**DATASET EXTRACT**
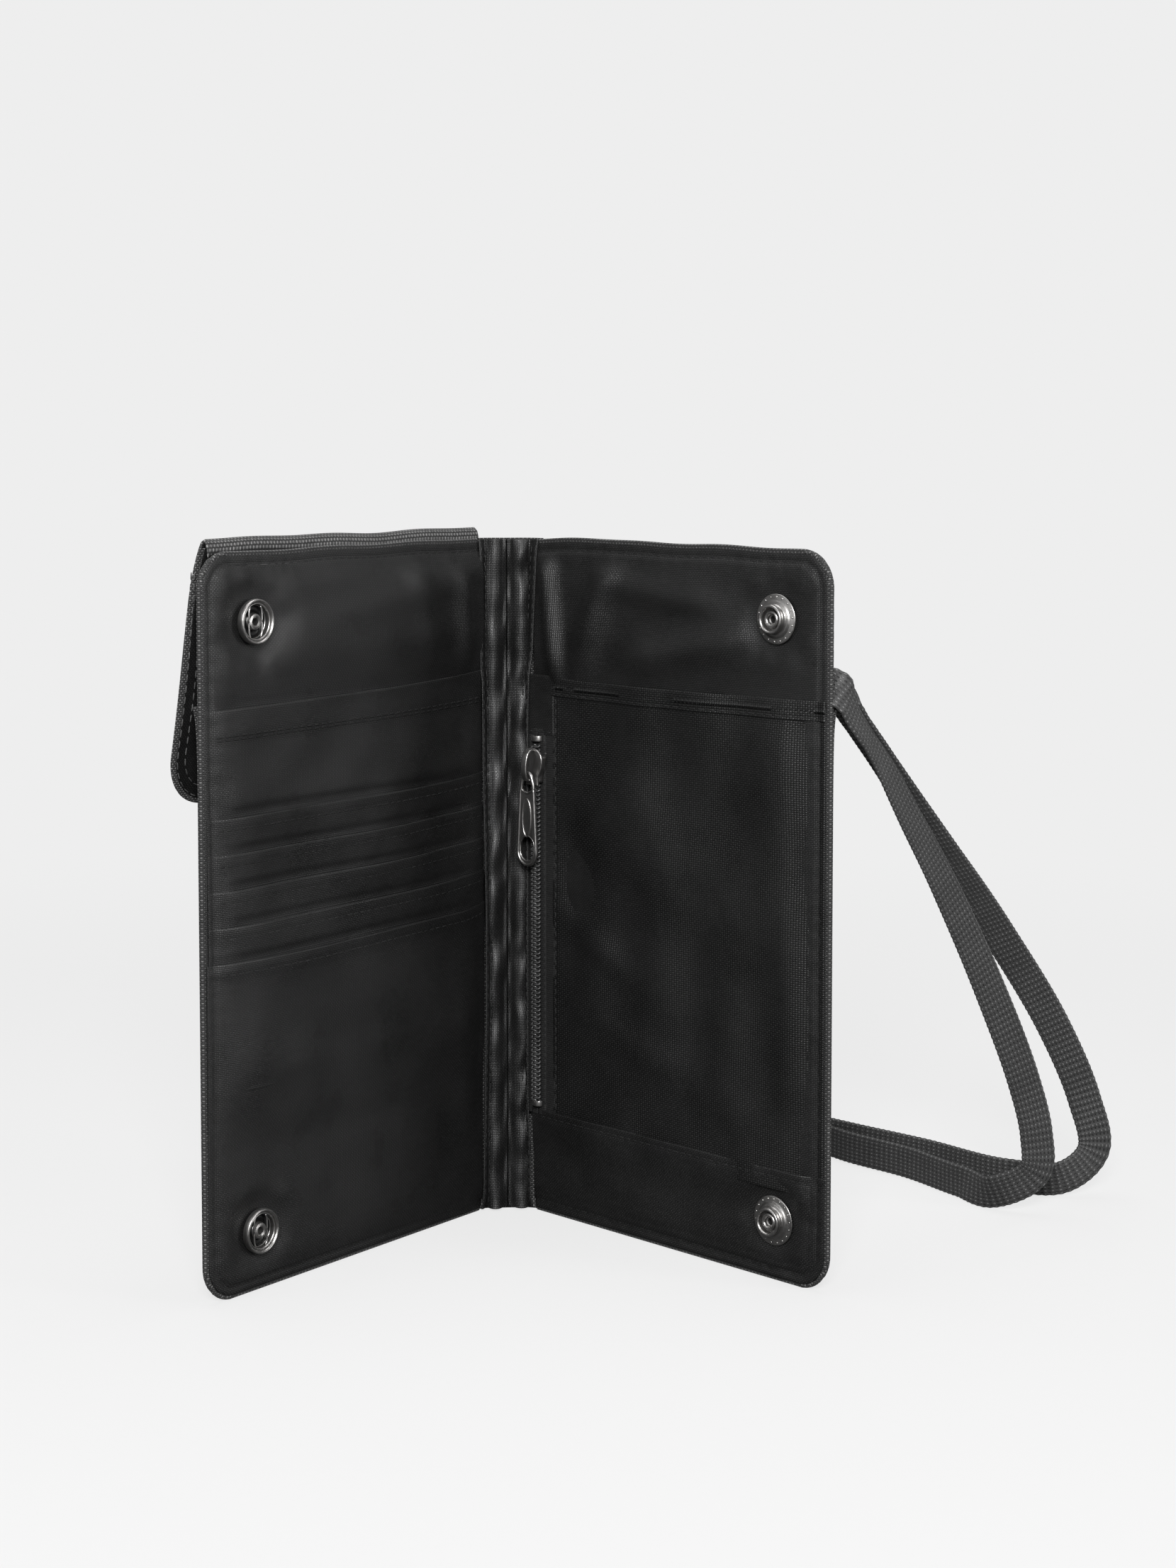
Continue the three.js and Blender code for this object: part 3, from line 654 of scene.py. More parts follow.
class Thread:
    """Collects stitches, each a small raised bead of thread, for one mesh."""

    def __init__(self):
        self.points, self.faces, self.cuts = [], [], []

    def add(self, start, end, normal, width=0.38, height=0.2):
        template, faces = STITCH
        start, end, normal = (np.asarray(v, float) for v in (start, end, normal))
        along = end - start
        length = np.linalg.norm(along)
        if length < 1e-6:
            return
        along = along / length
        side = np.cross(normal, along)
        side /= max(np.linalg.norm(side), 1e-9)
        up = np.cross(along, side)
        middle = (start + end) / 2
        made = (
            middle
            + template[:, :1] * along * length / 2
            + template[:, 1:2] * side * width / 2
            + template[:, 2:] * up * height
        )
        base = len(self.points) * len(template)
        self.points.append(made)
        self.faces += [tuple(base + i for i in f) for f in faces]
        self.cuts.append(template[:, :2] * np.array([length / 2, width / 2]) + len(self.points))

    def run(self, line, normals, pitch=2.9, fill=0.74, width=0.38, height=0.2):
        """Stitches along a line of points."""
        line, normals = np.asarray(line, float), np.asarray(normals, float)
        arc = arc_of(line)
        count = max(1, int(arc[-1] / pitch))
        for i in range(count):
            a = (i + (1 - fill) / 2) * arc[-1] / count
            b = (i + (1 + fill) / 2) * arc[-1] / count
            ends = [[np.interp(t, arc, line[:, k]) for k in range(3)] for t in (a, b)]
            normal = [np.interp((a + b) / 2, arc, normals[:, k]) for k in range(3)]
            self.add(ends[0], ends[1], normal, width, height)

    def on_panel(self, panel, u, z, outward=False, lift=0.02, **shape):
        """Stitches over a panel, along a line of u and z."""
        u, z = np.broadcast_arrays(np.asarray(u, float), np.asarray(z, float))
        w = panel.back(u, z) - lift if outward else panel.front(u, z) + lift
        n = facing(panel.side, -1 if outward else 1)
        line = place(panel.side, u, w, z + panel.lift(u, z))
        self.run(line, np.repeat(n[None], len(u), 0), **shape)

    def build(self, name, material):
        points = np.concatenate(self.points)
        return new_mesh(name, points, self.faces, np.concatenate(self.cuts), material)


def rounded_run(inset, u0, closed_top=True, step=1.0):
    """A line that keeps a distance from a cover's lower, outer and upper edges."""
    r = CORNER - inset
    low, high, far = inset, HEIGHT - inset, COVER - inset
    u = list(np.arange(u0, COVER - CORNER, step))
    points = [(x, low) for x in u]
    for a in np.linspace(-math.pi / 2, 0, 10):
        points.append((COVER - CORNER + r * math.cos(a), CORNER + r * math.sin(a)))
    points += [(far, z) for z in np.arange(CORNER + 1, HEIGHT - CORNER, step)]
    for a in np.linspace(0, math.pi / 2, 10):
        points.append((COVER - CORNER + r * math.cos(a), HEIGHT - CORNER + r * math.sin(a)))
    if closed_top:
        points += [(x, high) for x in u[::-1]]
    return np.array(points)


# ---------------------------------------------------------------- the two covers
def shell_surfaces():
    """The outer fabric of a cover: flat, and turned in round the edge as a raised rim."""

    def front(u, z):
        d = WHOLE.inset(u, z, inner=False)
        return np.interp(d, [0, 0.2, 0.6, RIM - 0.1, RIM + 0.35], [0.3, 0.85, 1.12, 1.05, 0.0])

    def back(u, z):
        d = WHOLE.inset(u, z, inner=False)
        curve = np.interp(d, [0, 0.3, 0.9, 2, SEAM, 5.5], [0.1, -0.45, -0.8, -0.95, -0.72, -0.9])
        slow = 0.12 * waves(u, z, 55, 71) * smooth(d, 5, 15)
        return curve + slow + puckers(edge_run(u, z), d - SEAM, 5.6, 73, 0.08, 3)

    return front, back


def top_wave(side):
    """A cover's upper edge isn't quite straight."""
    return lambda u: 0.4 * waves(u, 0 * u, 44, 131 + SIGN[side]) * (1 - smooth(u, 98, 112))


def build_shell(side):
    front, back = shell_surfaces()
    outline = Outline(2.2, 0, COVER, HEIGHT, CORNER, CORNER)
    panel = Panel(
        side,
        outline,
        lambda u, z: (front(u, z) + back(u, z)) / 2,
        lambda u, z: front(u, z) - back(u, z),
        top_wave(side),
    )
    # The shell takes the outer weave's darker copy, which paints shade on it.
    shell = panel.build(side + "_cover_fabric", MATERIALS["cover"], roll=0.7)
    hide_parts(side + "_shell")
    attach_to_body(shell, side + "_cover")
    return panel


def border_part(keep, u0=INNER_SEAM + 1):
    line = rounded_run(SEAM, u0)
    part = line[keep(line[:, 1])]
    return part[:, 0], part[:, 1]


def cloth_panel(name, node, panel, flat, body, slot="lining", step=1.5, with_pieces=(), **shape):
    """Builds a panel. flat, the size it was cut to or None where it belongs to another sheet, is not used."""
    thing = panel.build(name, MATERIALS[slot], step=step, **shape)
    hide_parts(node)
    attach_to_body(thing, body)
    return thing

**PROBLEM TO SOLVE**
What is needed is an exact copy of the lines from the start of the listing through the line where "self.points, self.faces, self.cuts" sits, please, both end lines included and nothing more.

**WRITTEN RESPONSE**
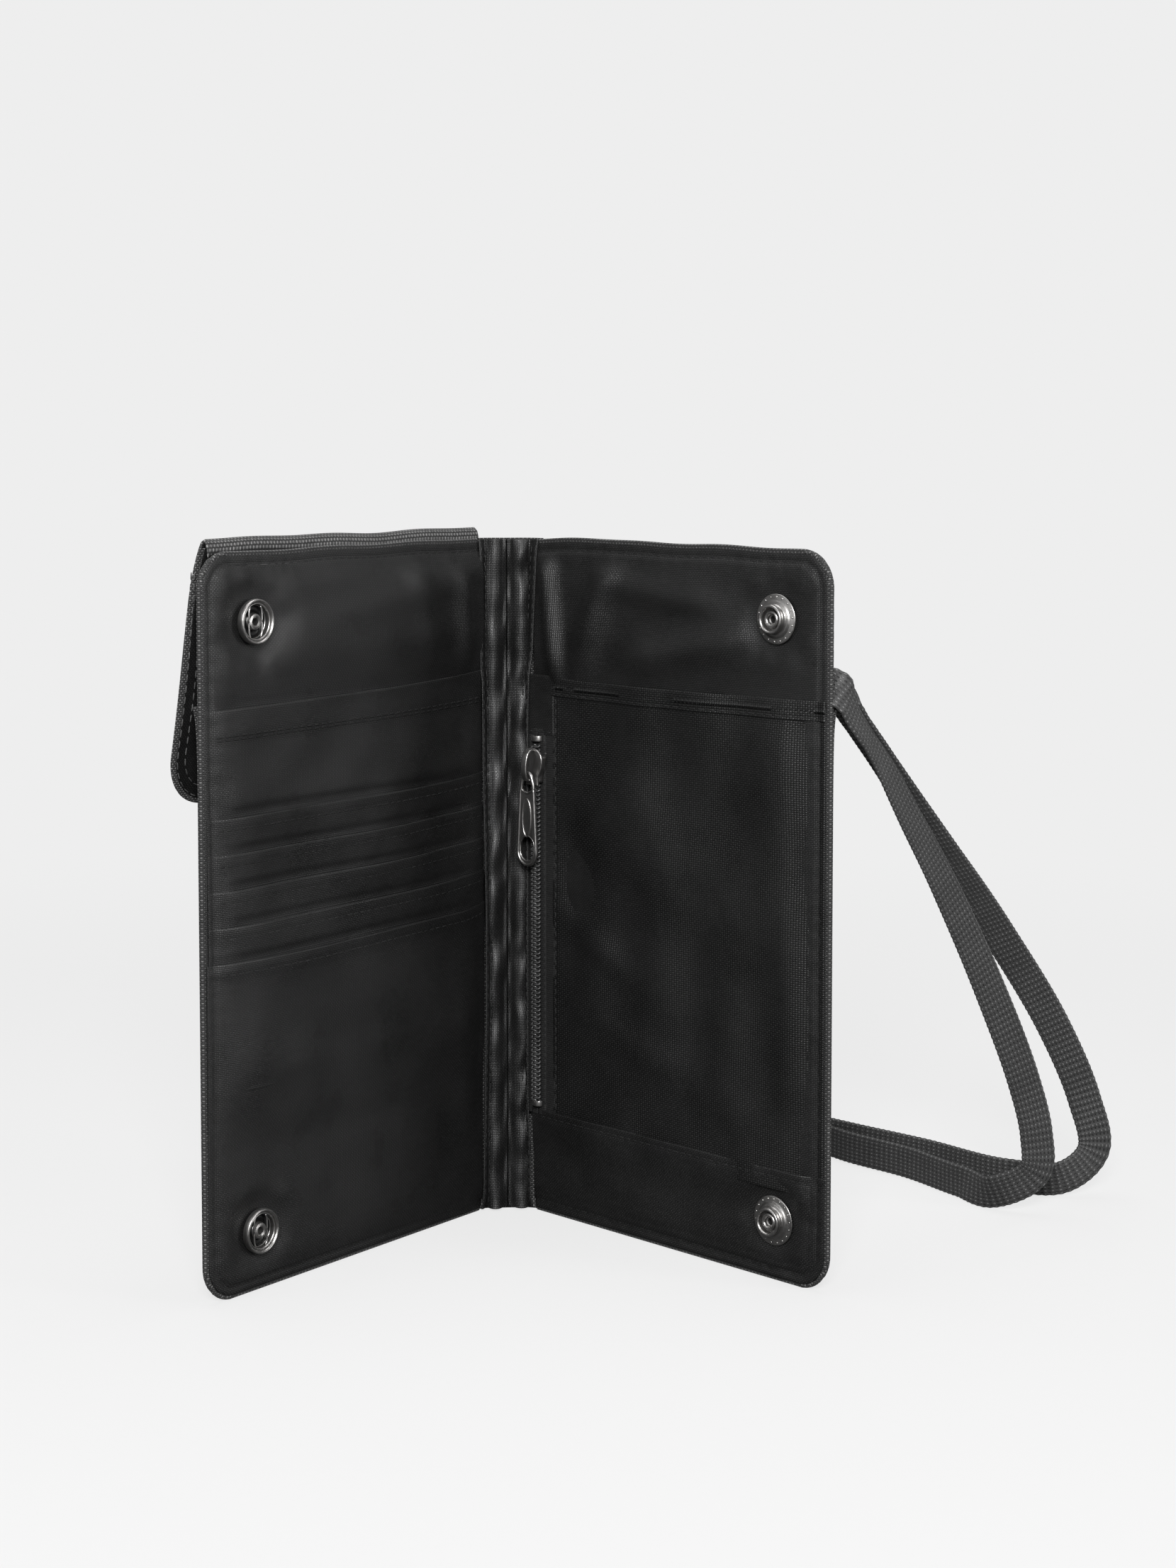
Continue the three.js and Blender code for this object: part 3, from line 654 of scene.py. More parts follow.
class Thread:
    """Collects stitches, each a small raised bead of thread, for one mesh."""

    def __init__(self):
        self.points, self.faces, self.cuts = [], [], []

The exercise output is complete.